Two weeks ago, Rev. Broderick said that anything you would choose instead of Christ, from an eternal perspective, is no greater than a bowl of soup.  What is it that is in front of you?  What is it that tugs at your heart to choose instead of Christ?  What is your price to sin?  Look at it and know that you cannot have it and have Christ.  There have been people who consciously chose to sin, saying, “We will repent later.”  The repentance they planned for never came.  Your choice is a real choice that becomes a part of you, and it is no small thing to change and to come under Christ.  I say, “Fear to sin.  Fear to take that first step because you may not turn back.”

What if you have sinned?  Here I mean something decisive, perhaps at a turning point in your life, a high-handed sin that despises God.  I am not preaching a message of despair, but this is a message that time does not wash those sins away.  The decision of your heart is still there until you repent of that sin and of the heart-rejection of God.  That takes deep digging, but do it.  You cannot come to God saying, “I will hold onto the life I have made for myself.  I will hold onto my reputation.  I will hold on to what I got by making that decision that is important to me.  But now I want your blessing too. Now I want salvation.”  It will never work. You must lay everything on the altar.  Turn away from all these things and seek God only. The door of salvation is open, but it is a low door, and to go through you must go down. Few find it because the human heart is proud.
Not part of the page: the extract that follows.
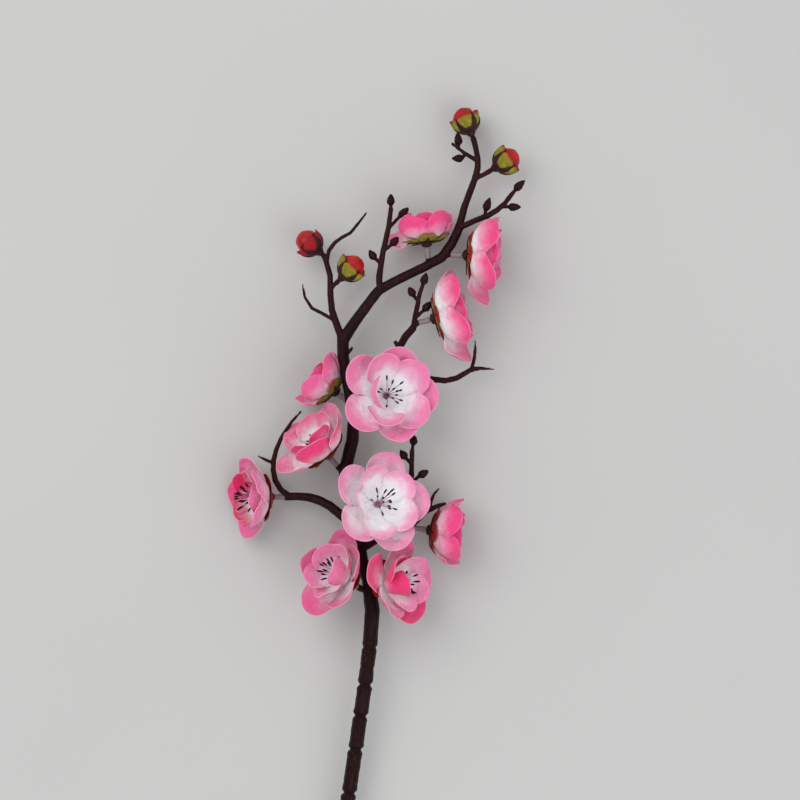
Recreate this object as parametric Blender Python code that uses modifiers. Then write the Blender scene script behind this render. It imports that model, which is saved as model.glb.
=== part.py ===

Now, God has not closed the door of grace.  But it requires, as I said, humility. It requires that you humble yourself.

But for those who will submit to God’s terms, for those who will become Christ’s disciples, and who will live by repentance and faith, the grace that is in Christ is worth it.  He welcomes us to himself.  He upholds us.  He provides for us.  He leads us in paths of righteousness for his name’s sake. He has a future for us in eternal glory with him forever. I pray that we all will follow Christ and be satisfied with the lasting blessings that he gives.  Amen.